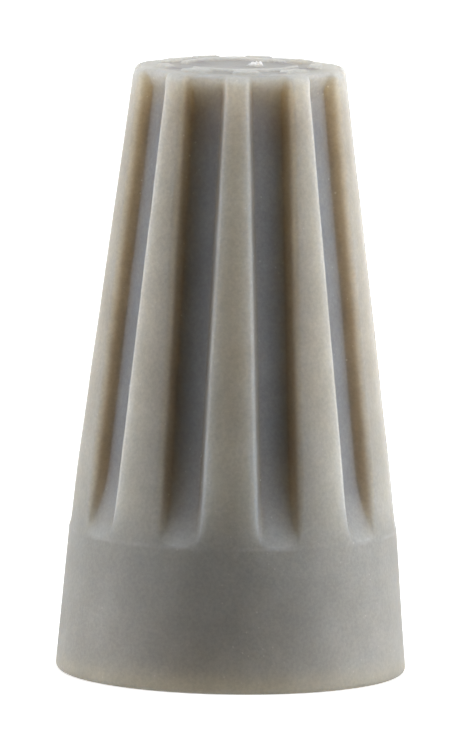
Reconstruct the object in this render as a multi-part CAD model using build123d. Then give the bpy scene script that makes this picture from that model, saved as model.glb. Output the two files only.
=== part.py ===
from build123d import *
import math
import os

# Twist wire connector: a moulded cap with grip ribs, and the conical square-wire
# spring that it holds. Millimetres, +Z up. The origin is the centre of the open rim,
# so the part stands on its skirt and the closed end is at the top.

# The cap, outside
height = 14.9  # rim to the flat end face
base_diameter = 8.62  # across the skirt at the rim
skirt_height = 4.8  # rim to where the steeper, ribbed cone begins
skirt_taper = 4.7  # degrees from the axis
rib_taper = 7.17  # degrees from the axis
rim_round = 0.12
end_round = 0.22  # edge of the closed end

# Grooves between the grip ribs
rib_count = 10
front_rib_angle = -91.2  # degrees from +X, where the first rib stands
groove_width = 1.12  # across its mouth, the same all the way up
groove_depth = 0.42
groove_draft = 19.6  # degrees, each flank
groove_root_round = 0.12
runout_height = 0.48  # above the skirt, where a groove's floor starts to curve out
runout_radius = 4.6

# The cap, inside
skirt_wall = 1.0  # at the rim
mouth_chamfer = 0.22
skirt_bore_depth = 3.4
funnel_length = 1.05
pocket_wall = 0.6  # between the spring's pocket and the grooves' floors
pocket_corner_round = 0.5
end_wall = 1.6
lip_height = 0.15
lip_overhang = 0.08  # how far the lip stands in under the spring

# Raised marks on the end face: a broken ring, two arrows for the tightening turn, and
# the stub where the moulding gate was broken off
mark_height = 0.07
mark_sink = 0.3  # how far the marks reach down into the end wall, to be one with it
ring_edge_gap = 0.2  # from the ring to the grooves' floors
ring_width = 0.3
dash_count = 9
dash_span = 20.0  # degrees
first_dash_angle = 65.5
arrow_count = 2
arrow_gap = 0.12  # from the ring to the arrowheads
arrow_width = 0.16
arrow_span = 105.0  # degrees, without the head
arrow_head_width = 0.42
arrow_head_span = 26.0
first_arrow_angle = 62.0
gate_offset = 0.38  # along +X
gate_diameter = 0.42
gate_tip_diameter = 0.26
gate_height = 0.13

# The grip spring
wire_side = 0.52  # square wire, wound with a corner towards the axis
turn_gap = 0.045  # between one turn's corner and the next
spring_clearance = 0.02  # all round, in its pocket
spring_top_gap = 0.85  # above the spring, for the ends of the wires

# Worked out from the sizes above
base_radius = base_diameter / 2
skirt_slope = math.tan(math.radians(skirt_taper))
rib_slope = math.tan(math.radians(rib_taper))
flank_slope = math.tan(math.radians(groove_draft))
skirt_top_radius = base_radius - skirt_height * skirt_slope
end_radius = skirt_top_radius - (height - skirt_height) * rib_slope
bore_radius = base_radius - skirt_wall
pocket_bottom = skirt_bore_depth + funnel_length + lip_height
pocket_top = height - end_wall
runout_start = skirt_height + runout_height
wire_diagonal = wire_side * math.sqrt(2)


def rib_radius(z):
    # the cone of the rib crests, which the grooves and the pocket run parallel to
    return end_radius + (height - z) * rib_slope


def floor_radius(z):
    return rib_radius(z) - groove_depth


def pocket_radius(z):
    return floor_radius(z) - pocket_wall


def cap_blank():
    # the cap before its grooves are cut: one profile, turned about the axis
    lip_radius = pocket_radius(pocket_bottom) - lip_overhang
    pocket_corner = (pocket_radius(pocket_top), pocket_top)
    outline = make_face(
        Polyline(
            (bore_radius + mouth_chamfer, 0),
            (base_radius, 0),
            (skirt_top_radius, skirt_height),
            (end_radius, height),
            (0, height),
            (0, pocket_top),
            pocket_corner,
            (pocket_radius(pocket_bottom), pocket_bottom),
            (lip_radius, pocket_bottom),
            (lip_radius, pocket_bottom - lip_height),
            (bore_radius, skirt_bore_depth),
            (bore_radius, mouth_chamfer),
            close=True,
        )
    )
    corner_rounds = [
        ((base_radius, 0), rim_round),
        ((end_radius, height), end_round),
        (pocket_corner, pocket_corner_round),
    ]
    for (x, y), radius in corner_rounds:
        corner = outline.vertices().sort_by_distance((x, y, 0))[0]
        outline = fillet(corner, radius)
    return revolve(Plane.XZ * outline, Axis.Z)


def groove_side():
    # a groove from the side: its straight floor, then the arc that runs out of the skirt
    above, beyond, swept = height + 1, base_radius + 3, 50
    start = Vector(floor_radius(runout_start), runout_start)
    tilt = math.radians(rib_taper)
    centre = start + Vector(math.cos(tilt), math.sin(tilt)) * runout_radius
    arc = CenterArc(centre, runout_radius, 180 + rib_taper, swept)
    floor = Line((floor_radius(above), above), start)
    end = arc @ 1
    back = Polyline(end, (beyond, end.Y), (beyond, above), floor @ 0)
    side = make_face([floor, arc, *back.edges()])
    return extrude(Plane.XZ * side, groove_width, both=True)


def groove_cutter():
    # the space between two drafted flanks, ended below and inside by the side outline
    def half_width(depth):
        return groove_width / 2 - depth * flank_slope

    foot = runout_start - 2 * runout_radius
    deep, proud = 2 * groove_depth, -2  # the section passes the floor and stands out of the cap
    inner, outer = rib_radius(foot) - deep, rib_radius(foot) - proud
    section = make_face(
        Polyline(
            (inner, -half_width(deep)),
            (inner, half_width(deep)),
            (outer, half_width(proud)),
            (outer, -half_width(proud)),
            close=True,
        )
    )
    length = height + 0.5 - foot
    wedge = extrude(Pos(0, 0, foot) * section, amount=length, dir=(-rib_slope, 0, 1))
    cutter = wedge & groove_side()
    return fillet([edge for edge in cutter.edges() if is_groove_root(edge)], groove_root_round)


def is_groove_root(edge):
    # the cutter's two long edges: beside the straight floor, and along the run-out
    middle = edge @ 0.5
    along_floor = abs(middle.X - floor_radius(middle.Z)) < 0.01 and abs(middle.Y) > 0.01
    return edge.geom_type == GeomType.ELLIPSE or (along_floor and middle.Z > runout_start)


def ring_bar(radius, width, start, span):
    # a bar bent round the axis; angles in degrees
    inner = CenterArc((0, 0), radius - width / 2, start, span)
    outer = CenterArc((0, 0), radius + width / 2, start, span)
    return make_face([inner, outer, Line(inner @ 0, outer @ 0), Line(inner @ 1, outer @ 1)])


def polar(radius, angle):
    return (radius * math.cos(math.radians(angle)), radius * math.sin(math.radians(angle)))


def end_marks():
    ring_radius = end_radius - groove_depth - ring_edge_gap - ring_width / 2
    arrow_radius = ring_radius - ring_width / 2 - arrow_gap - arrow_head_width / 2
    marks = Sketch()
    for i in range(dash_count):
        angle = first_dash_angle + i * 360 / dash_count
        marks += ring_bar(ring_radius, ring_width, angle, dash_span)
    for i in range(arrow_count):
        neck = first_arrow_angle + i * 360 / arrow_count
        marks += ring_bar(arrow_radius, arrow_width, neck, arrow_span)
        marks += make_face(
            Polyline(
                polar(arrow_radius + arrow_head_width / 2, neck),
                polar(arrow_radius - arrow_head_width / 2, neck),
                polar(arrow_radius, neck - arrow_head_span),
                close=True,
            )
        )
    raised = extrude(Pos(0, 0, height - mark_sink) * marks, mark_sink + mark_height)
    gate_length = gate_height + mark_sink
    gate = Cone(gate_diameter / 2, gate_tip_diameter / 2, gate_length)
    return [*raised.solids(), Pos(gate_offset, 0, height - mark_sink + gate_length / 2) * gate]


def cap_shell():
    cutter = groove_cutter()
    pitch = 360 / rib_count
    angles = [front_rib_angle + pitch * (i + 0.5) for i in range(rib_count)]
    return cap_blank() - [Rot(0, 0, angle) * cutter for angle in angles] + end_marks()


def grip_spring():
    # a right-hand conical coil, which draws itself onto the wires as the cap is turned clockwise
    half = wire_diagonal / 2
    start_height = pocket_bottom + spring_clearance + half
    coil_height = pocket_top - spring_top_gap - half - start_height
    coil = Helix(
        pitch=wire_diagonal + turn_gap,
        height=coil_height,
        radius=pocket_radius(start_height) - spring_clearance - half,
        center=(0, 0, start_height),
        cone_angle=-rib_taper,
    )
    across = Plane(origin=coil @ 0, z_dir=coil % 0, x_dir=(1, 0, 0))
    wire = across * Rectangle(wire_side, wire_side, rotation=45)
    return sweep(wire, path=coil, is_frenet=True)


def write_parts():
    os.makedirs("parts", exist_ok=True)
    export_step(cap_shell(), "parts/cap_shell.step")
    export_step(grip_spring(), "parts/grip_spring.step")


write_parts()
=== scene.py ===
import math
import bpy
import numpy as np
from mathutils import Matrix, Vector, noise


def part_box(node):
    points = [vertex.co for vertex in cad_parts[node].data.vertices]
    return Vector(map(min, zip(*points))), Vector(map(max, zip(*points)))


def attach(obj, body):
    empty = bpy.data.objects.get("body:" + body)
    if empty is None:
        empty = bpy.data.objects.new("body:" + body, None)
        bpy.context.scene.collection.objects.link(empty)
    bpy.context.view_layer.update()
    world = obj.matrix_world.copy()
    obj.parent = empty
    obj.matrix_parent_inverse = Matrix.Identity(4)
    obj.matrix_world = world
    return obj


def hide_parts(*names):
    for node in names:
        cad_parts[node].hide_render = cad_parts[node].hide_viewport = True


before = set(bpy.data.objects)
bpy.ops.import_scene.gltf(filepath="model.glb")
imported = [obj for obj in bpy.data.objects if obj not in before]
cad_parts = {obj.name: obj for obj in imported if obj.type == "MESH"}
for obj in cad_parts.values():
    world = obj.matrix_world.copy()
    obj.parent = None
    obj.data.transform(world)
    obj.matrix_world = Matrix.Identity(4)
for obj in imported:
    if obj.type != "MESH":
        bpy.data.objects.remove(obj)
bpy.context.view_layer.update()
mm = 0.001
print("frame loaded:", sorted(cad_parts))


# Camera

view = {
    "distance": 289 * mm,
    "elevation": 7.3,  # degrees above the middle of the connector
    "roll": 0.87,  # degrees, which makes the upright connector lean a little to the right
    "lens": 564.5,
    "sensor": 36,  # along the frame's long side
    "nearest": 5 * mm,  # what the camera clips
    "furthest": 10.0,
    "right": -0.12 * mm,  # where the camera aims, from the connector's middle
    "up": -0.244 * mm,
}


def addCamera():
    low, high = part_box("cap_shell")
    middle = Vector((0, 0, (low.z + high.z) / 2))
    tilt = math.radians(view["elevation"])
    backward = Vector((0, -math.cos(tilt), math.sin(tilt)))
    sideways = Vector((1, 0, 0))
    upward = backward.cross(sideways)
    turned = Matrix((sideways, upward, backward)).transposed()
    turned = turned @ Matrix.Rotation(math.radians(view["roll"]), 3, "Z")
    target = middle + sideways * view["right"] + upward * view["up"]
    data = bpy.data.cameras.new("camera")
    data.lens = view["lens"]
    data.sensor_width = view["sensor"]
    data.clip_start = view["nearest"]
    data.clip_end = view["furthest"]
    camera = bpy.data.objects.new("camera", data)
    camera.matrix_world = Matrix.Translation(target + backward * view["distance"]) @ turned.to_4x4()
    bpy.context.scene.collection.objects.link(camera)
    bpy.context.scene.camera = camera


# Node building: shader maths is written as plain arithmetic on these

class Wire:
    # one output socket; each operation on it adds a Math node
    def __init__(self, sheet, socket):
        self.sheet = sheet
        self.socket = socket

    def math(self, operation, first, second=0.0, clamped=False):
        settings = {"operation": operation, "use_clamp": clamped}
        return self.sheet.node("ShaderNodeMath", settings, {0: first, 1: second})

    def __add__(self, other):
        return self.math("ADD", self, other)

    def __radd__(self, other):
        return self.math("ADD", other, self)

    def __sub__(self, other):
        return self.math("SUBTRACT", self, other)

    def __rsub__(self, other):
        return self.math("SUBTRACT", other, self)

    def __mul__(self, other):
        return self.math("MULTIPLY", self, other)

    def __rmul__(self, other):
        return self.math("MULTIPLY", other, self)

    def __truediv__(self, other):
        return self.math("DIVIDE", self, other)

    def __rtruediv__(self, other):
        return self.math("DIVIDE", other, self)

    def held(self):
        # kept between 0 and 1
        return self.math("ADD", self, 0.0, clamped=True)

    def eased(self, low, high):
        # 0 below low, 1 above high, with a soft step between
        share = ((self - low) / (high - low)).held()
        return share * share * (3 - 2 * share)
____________
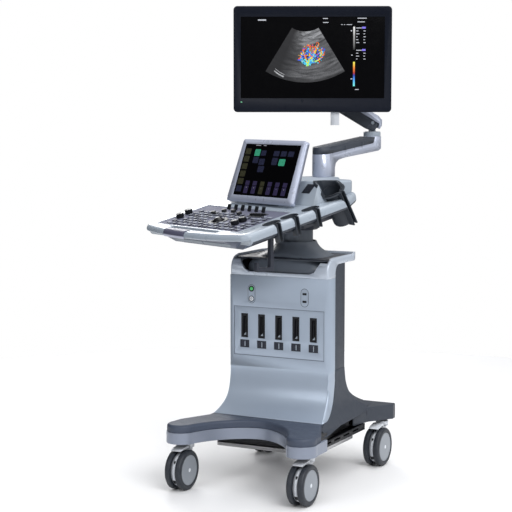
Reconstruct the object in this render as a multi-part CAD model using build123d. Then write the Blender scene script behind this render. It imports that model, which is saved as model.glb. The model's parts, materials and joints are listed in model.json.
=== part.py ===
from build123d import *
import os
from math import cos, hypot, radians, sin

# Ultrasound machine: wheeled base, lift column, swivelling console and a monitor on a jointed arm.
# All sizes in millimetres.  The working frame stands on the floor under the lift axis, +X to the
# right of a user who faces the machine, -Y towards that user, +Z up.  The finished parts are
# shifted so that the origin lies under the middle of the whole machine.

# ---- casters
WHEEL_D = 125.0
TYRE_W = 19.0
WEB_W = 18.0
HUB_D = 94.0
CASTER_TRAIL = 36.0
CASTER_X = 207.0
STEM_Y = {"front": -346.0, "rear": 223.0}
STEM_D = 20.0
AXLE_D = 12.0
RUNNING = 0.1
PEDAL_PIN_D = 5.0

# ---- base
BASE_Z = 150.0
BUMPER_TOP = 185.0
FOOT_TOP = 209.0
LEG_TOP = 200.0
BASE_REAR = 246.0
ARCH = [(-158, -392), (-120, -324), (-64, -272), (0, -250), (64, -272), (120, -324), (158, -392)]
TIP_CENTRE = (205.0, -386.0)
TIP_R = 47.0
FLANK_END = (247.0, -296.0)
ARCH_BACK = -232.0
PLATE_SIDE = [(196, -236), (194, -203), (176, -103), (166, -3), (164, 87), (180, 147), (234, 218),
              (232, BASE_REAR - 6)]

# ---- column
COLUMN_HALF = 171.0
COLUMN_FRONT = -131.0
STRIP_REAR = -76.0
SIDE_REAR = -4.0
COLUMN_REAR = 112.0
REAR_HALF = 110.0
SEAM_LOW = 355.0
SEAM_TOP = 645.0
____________
-- GOAL OF THE EXERCISE --
All lines above from the one containing "return [*raised.solids(), Pos(gate_offset, 0, height" to the one containing "before = set(bpy.data.objects)" must be repeated exactly, both lines included, and no others.

-- OUTPUT BELOW --
    return [*raised.solids(), Pos(gate_offset, 0, height - mark_sink + gate_length / 2) * gate]


def cap_shell():
    cutter = groove_cutter()
    pitch = 360 / rib_count
    angles = [front_rib_angle + pitch * (i + 0.5) for i in range(rib_count)]
    return cap_blank() - [Rot(0, 0, angle) * cutter for angle in angles] + end_marks()


def grip_spring():
    # a right-hand conical coil, which draws itself onto the wires as the cap is turned clockwise
    half = wire_diagonal / 2
    start_height = pocket_bottom + spring_clearance + half
    coil_height = pocket_top - spring_top_gap - half - start_height
    coil = Helix(
        pitch=wire_diagonal + turn_gap,
        height=coil_height,
        radius=pocket_radius(start_height) - spring_clearance - half,
        center=(0, 0, start_height),
        cone_angle=-rib_taper,
    )
    across = Plane(origin=coil @ 0, z_dir=coil % 0, x_dir=(1, 0, 0))
    wire = across * Rectangle(wire_side, wire_side, rotation=45)
    return sweep(wire, path=coil, is_frenet=True)


def write_parts():
    os.makedirs("parts", exist_ok=True)
    export_step(cap_shell(), "parts/cap_shell.step")
    export_step(grip_spring(), "parts/grip_spring.step")


write_parts()
=== scene.py ===
import math
import bpy
import numpy as np
from mathutils import Matrix, Vector, noise


def part_box(node):
    points = [vertex.co for vertex in cad_parts[node].data.vertices]
    return Vector(map(min, zip(*points))), Vector(map(max, zip(*points)))


def attach(obj, body):
    empty = bpy.data.objects.get("body:" + body)
    if empty is None:
        empty = bpy.data.objects.new("body:" + body, None)
        bpy.context.scene.collection.objects.link(empty)
    bpy.context.view_layer.update()
    world = obj.matrix_world.copy()
    obj.parent = empty
    obj.matrix_parent_inverse = Matrix.Identity(4)
    obj.matrix_world = world
    return obj


def hide_parts(*names):
    for node in names:
        cad_parts[node].hide_render = cad_parts[node].hide_viewport = True


before = set(bpy.data.objects)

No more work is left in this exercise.